## Source excerpt
━━━

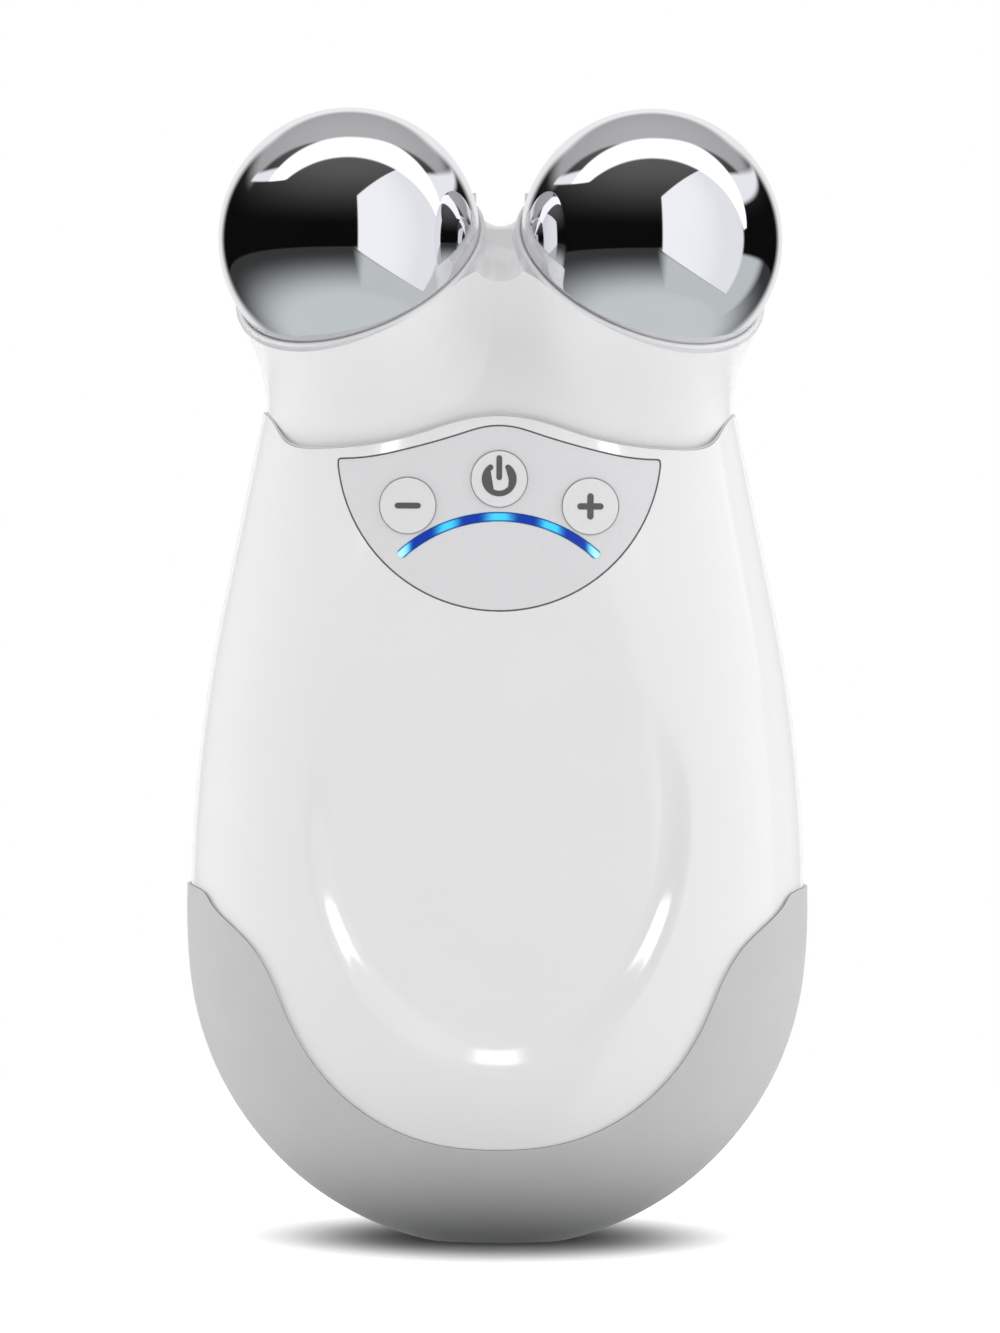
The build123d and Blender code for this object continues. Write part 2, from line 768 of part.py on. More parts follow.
with BuildPart() as front_bosses:
    add(lugs(-reach, -lug_start), clean=False)
    add([rod(facing_front(x, z), 0, reach, case_boss) for x, z in case_screw_places], clean=False)
    add(wall_middle, mode=Mode.INTERSECT, clean=False)

with BuildPart() as front_housing:
    add(front_skin, clean=False)
    add(below_seam, mode=Mode.INTERSECT, clean=False)
    add(front_cavity, mode=Mode.SUBTRACT, clean=False)
    add(grip_recess.part, mode=Mode.SUBTRACT, clean=False)
    add(panel_hollow.part, mode=Mode.SUBTRACT, clean=False)
    openings = [
        rod(facing_front(x, level), 0, reach, 2 * (flange_radius + flange_clearance))
        for x, level in button_places.values()
    ]
    add(openings, mode=Mode.SUBTRACT, clean=False)
    slot = light_sketch(flange_clearance)
    extrude(slot, amount=reach, dir=forward, mode=Mode.SUBTRACT, clean=False)
    posts = []
    for x, level in all_posts:
        end = front_surface(x, level, cavity_inset) + housing_wall / 2
        posts.append(rod(facing_front(x, level), board_front, end, post_diameter))
    add(posts + front_bosses.solids(), clean=False)
    pilots = lug_holes()
    for x, level in all_posts:
        pilots.append(rod(facing_front(x, level), 0, board_front + post_hole_depth, board_screw))
    for x, level in case_screw_places:
        pilots.append(rod(facing_front(x, level), 0, case_hole_depth, case_screw))
    add(pilots, mode=Mode.SUBTRACT, clean=False)
finish(front_housing, "front_housing")

with BuildPart() as back_bosses:
    add(lugs(lug_start, reach), clean=False)
    add([rod(facing_back_at(x, z), 0, reach, case_boss) for x, z in case_screw_places], clean=False)
    add(wall_middle, mode=Mode.INTERSECT, clean=False)

with BuildPart() as back_housing:
    add(back_skin, clean=False)
    add(below_seam, mode=Mode.INTERSECT, clean=False)
    add(back_cavity, mode=Mode.SUBTRACT, clean=False)
    add(grip_recess.part, mode=Mode.SUBTRACT, clean=False)
    charge_plane = facing_back_at(0, charge_board_level)
    end = back_surface(0, charge_board_level, cavity_inset) + housing_wall / 2
    post = rod(charge_plane, charge_board_back, end, post_diameter)
    add([post] + back_bosses.solids(), clean=False)
    bores = lug_holes()
    pilot = charge_board_back + charge_screw_grip + 4 * bond_gap
    bores.append(rod(charge_plane, 0, pilot, board_screw))
    for x, level in case_screw_places:
        plane = facing_back_at(x, level)
        bores.append(rod(plane, 0, reach, case_screw + 2 * screw_clearance))
        bores.append(rod(plane, case_seat, reach, case_screw_head + 2 * flange_clearance))
    for x, level in stud_places:
        plane = facing_back_at(x, level)
        bores.append(rod(plane, 0, reach, stud_neck + 2 * screw_clearance))
        bores.append(rod(plane, stud_seat, reach, stud_diameter + 2 * bond_gap))
    add(bores, mode=Mode.SUBTRACT, clean=False)
finish(back_housing, "back_housing")

with BuildPart() as case_screws:
    for x, level in case_screw_places:
        plane = facing_back_at(x, level)
        add(rod(plane, -case_screw_reach, case_seat, case_screw))
        add(rod(plane, case_seat, case_seat + case_head_height, case_screw_head))
finish(case_screws, "case_screws")

# ---------------------------------------------------------------- head shell
sides = {"left": -1, "right": 1}
ball_cut = 9.0                # the balls are cut flat this far below their centres
pocket_gap = 0.25
floor_thickness = 1.8
saddle_centre = (-5.5, 114.7)
saddle_radius = 11.0
saddle_groove = 3.0
saddle_tilt = 35.0
saddle_sweep = 120.0
rib_x = 22.4                  # screw line of the ribs inside the head
rib_half_width = 3.0
rib_height = 9.0
rib_overlap = 1.0             # past the screw line, beside the tray's wall
rib_hole_stop = 2.0           # the holes end this far under the ribs' tops
tray_inset = neck_inset + head_wall + 2 * bond_gap


def saddle_cutter():
    """Round-bottomed groove that wraps over the bridge between the cups."""
    turn = radians(saddle_tilt)
    centre = Vector(0, *saddle_centre)
    plane = Plane(origin=centre, x_dir=(1, 0, 0), z_dir=(0, -cos(turn), sin(turn)))
    bottom = saddle_radius + saddle_groove
    with BuildPart() as groove:
        with BuildSketch(plane) as notch:
            with Locations((0, bottom)):
                Circle(saddle_groove)
                Rectangle(2 * saddle_groove, reach, align=(Align.CENTER, Align.MIN))
        revolve(notch.sketch, axis=Axis(centre, (1, 0, 0)), revolution_arc=saddle_sweep)
        extrude(notch.sketch, amount=-reach)
    return groove.part


def lip_cutter(side):
    """Everything in front of a cup's lip, on that cup's side of the middle plane."""
    with BuildPart() as slab:
        with BuildSketch(cup_plane(side).offset(-cup_set_back)):
            Rectangle(2 * reach, 2 * reach)
        extrude(amount=reach)
        split(bisect_by=Plane.YZ, keep=Keep.TOP if side > 0 else Keep.BOTTOM)
    return slab.part


with BuildPart() as head_hollow:
    add(head_form(head_wall, 0, hollow_top), clean=False)
    for side in sides.values():
        radius = ball_radius + pocket_gap + floor_thickness
        bowl = cut_ball(cup_plane(side), radius, ball_cut + floor_thickness)
        add(bowl, mode=Mode.SUBTRACT, clean=False)

tray_top = deck_level + tray_thickness
rib_top = tray_top + rib_height
rib_near = rib_x - rib_half_width
rib_far = rib_x + rib_overlap
rib_step = tray_rim + rim_clearance
with BuildPart() as head_ribs:
    for side in sides.values():
        near, far = sorted((side * rib_near, side * rib_far))
        add(block((near, -rib_half_width, tray_top), (far, rib_half_width, rib_top)), clean=False)
        near, far = sorted((side * rib_near, side * reach))
        add(block((near, -rib_half_width, rib_step), (far, rib_half_width, rib_top)), clean=False)
    add(head_form(head_wall / 2, 0, hollow_top), mode=Mode.INTERSECT, clean=False)

with BuildPart() as head_shell:
    add(head_form(0.0, 0, fan_top), clean=False)
    add(above_seam, mode=Mode.INTERSECT, clean=False)
    for side in sides.values():
        add(lip_cutter(side), mode=Mode.SUBTRACT, clean=False)
    add(head_hollow.part, mode=Mode.SUBTRACT, clean=False)
    add(head_ribs.solids(), clean=False)
    for side in sides.values():
        pocket = cut_ball(cup_plane(side), ball_radius + pocket_gap, ball_cut)
        add(pocket, mode=Mode.SUBTRACT, clean=False)
    add(saddle_cutter(), mode=Mode.SUBTRACT, clean=False)
    bores = []
    for side in sides.values():
        hole = ball_screw + 2 * screw_clearance
        bores.append(rod(cup_plane(side), -ball_cut - 2 * floor_thickness, 0, hole))
        bores.append(rod(upright(side * rib_x, 0), tray_top, rib_top - rib_hole_stop, socket_screw))
    add(bores, mode=Mode.SUBTRACT, clean=False)
finish(head_shell, "head_shell")

# ---------------------------------------------------------------- tray and spigot
head_seat = deck_level + 1.4  # on the heads of the screws that hold the tray
with BuildPart() as head_base:
    tray = section_face(seam_side, tray_inset, deck_level)
    extrude(tray, amount=tray_rim - deck_level, clean=False)
    inner = section_face(seam_side, tray_inset + tray_wall, tray_top)
    extrude(inner, amount=reach, mode=Mode.SUBTRACT, clean=False)
    with BuildSketch(Plane.XY.offset(deck_level - spigot_length)):
        RectangleRounded(*spigot_size, spigot_corner)
    extrude(amount=spigot_length, clean=False)
    bores = []
    for place in pin_places:
        bores.append(rod(upright(*place), 0, 2 * reach, pin_diameter + 2 * bond_gap))
    for side in sides.values():
        plane = upright(side * rib_x, 0)
        bores.append(rod(plane, 0, 2 * reach, socket_screw + 2 * screw_clearance))
        bores.append(rod(plane, 0, head_seat, 2 * socket_screw))
    add(bores, mode=Mode.SUBTRACT, clean=False)
finish(head_base, "head_base")

with BuildPart() as head_screws:
    for side in sides.values():
        plane = upright(side * rib_x, 0)
        tip = rib_top - rib_hole_stop - 4 * sunk
        add(rod(plane, head_seat, tip, socket_screw))
        add(rod(plane, deck_level + 2 * sunk, head_seat, 2 * socket_screw - screw_play))
finish(head_screws, "head_screws")

pin_head = 0.6
with BuildPart() as contact_pins:
    for place in pin_places:
        tip = deck_level - spigot_length - pin_reach
        add(rod(upright(*place), tip, tray_top, pin_diameter))
        add(rod(upright(*place), tray_top, tray_top + pin_head, 2 * pin_diameter))
finish(contact_pins, "contact_pins")

# ---------------------------------------------------------------- balls
ball_shell = 1.6
ball_post = 7.0
screw_depth = 7.0
screw_tip_room = 1.0
ball_screw_head = 1.6
washer_thickness = 0.4
washer_diameter = 6.0
seal_height = 1.6
seal_proud = 0.15
seal_gap = 0.03

for name, side in sides.items():
    plane = cup_plane(side)
    turned = turning_plane(plane)
    axis = Axis(plane.origin, plane.z_dir)
    with BuildPart() as ball:
        add(cut_ball(plane, ball_radius, ball_cut))
        inner = ball_radius - ball_shell
        with BuildSketch(turned):
            with BuildLine():
                post = ball_post / 2
                rim = (sqrt(inner**2 - ball_cut**2), -ball_cut)
                crown = (post, sqrt(inner**2 - post**2))
                ThreePointArc(crown, (inner, 0), rim)
                Polyline(rim, (post, -ball_cut), crown)
            make_face()
        revolve(axis=axis, mode=Mode.SUBTRACT)
        hole = screw_depth - ball_cut + screw_tip_room
        add(rod(plane, -ball_cut, hole, ball_screw), mode=Mode.SUBTRACT)
    finish(ball, f"{name}_ball")
    with BuildPart() as seal:
        with BuildSketch(turned):
            Circle(ball_radius + pocket_gap - seal_gap)
            Circle(ball_radius + seal_gap, mode=Mode.SUBTRACT)
            with Locations((0, seal_proud - cup_set_back)):
                band = (Align.MIN, Align.MAX)
                Rectangle(reach, seal_height, align=band, mode=Mode.INTERSECT)
        revolve(axis=axis)
    finish(seal, f"{name}_seal")

with BuildPart() as ball_screws:
    for side in sides.values():
        seat = -ball_cut - floor_thickness - washer_thickness
        add(rod(cup_plane(side), seat, screw_depth - ball_cut, ball_screw))
        add(rod(cup_plane(side), seat - ball_screw_head, seat, 2 * ball_screw))
finish(ball_screws, "ball_screws")

strap_diameter = 1.2
tab_diameter = 2.4            # joins the strap to its washer, beside the screw's head
tab_radius = ball_screw + strap_diameter / 2 + 3 * bond_gap
with BuildPart() as contact_straps:
    for side, place in zip(sides.values(), pin_places):
        plane = cup_plane(side)
        top = -ball_cut - floor_thickness
        seat = top - washer_thickness
        end = Vector(*place, tray_top + pin_head)
        aside = plane.to_local_coords(end)
        aside = Vector(aside.X, aside.Y, 0).normalized() * tab_radius
        start = plane.from_local_coords(aside + Vector(0, 0, (seat + top) / 2))
        tab = Plane(origin=plane.from_local_coords(aside), z_dir=plane.z_dir)
        leg = Plane(origin=start, z_dir=end - start)
        add(rod(plane, seat, top, washer_diameter))
        add(rod(tab, seat, top, tab_diameter))
        add(rod(leg, 0, (end - start).length, strap_diameter))
        hole = rod(plane, -2 * ball_cut, 0, ball_screw + 2 * screw_clearance)
        head = rod(plane, -reach, seat, 2 * ball_screw + 2 * sunk)
        pin = rod(upright(*place), 0, tray_top + pin_head, 4 * pin_diameter)
        floor = rod(plane, top, 0, 2 * ball_radius)
        add([hole, head, pin, floor], mode=Mode.SUBTRACT)
finish(contact_straps, "contact_straps")
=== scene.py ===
from math import asin, atan2, cos, exp, hypot, pi, radians, sin, sqrt, tan

import bmesh
import bpy
from mathutils import Matrix, Vector


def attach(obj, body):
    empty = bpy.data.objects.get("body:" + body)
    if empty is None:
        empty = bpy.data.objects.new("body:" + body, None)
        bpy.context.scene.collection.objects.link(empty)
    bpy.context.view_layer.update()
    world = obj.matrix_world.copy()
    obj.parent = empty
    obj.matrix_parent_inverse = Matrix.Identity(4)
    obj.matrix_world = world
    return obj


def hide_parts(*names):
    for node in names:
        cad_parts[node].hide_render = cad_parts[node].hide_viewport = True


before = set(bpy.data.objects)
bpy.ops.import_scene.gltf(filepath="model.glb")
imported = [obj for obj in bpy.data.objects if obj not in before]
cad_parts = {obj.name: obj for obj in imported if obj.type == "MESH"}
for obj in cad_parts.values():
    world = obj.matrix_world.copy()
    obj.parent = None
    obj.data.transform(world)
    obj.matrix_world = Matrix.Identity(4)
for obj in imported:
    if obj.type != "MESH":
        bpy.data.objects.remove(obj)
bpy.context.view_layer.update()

MM = 0.001

# ---------------------------------------------------------------- studio
# A white table under one wide overhead softbox and two side lights, in a world painted by
# direction: a drawn room for polished surfaces, even light for the rest and white for the camera.
# The camera stands nearly level with the device, far away with a long lens.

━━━

Quote the listing above, but only from the line that shows "strap_diameter = 1.2" through the line that shows "imported = [obj".

strap_diameter = 1.2
tab_diameter = 2.4            # joins the strap to its washer, beside the screw's head
tab_radius = ball_screw + strap_diameter / 2 + 3 * bond_gap
with BuildPart() as contact_straps:
    for side, place in zip(sides.values(), pin_places):
        plane = cup_plane(side)
        top = -ball_cut - floor_thickness
        seat = top - washer_thickness
        end = Vector(*place, tray_top + pin_head)
        aside = plane.to_local_coords(end)
        aside = Vector(aside.X, aside.Y, 0).normalized() * tab_radius
        start = plane.from_local_coords(aside + Vector(0, 0, (seat + top) / 2))
        tab = Plane(origin=plane.from_local_coords(aside), z_dir=plane.z_dir)
        leg = Plane(origin=start, z_dir=end - start)
        add(rod(plane, seat, top, washer_diameter))
        add(rod(tab, seat, top, tab_diameter))
        add(rod(leg, 0, (end - start).length, strap_diameter))
        hole = rod(plane, -2 * ball_cut, 0, ball_screw + 2 * screw_clearance)
        head = rod(plane, -reach, seat, 2 * ball_screw + 2 * sunk)
        pin = rod(upright(*place), 0, tray_top + pin_head, 4 * pin_diameter)
        floor = rod(plane, top, 0, 2 * ball_radius)
        add([hole, head, pin, floor], mode=Mode.SUBTRACT)
finish(contact_straps, "contact_straps")
=== scene.py ===
from math import asin, atan2, cos, exp, hypot, pi, radians, sin, sqrt, tan

import bmesh
import bpy
from mathutils import Matrix, Vector


def attach(obj, body):
    empty = bpy.data.objects.get("body:" + body)
    if empty is None:
        empty = bpy.data.objects.new("body:" + body, None)
        bpy.context.scene.collection.objects.link(empty)
    bpy.context.view_layer.update()
    world = obj.matrix_world.copy()
    obj.parent = empty
    obj.matrix_parent_inverse = Matrix.Identity(4)
    obj.matrix_world = world
    return obj


def hide_parts(*names):
    for node in names:
        cad_parts[node].hide_render = cad_parts[node].hide_viewport = True


before = set(bpy.data.objects)
bpy.ops.import_scene.gltf(filepath="model.glb")
imported = [obj for obj in bpy.data.objects if obj not in before]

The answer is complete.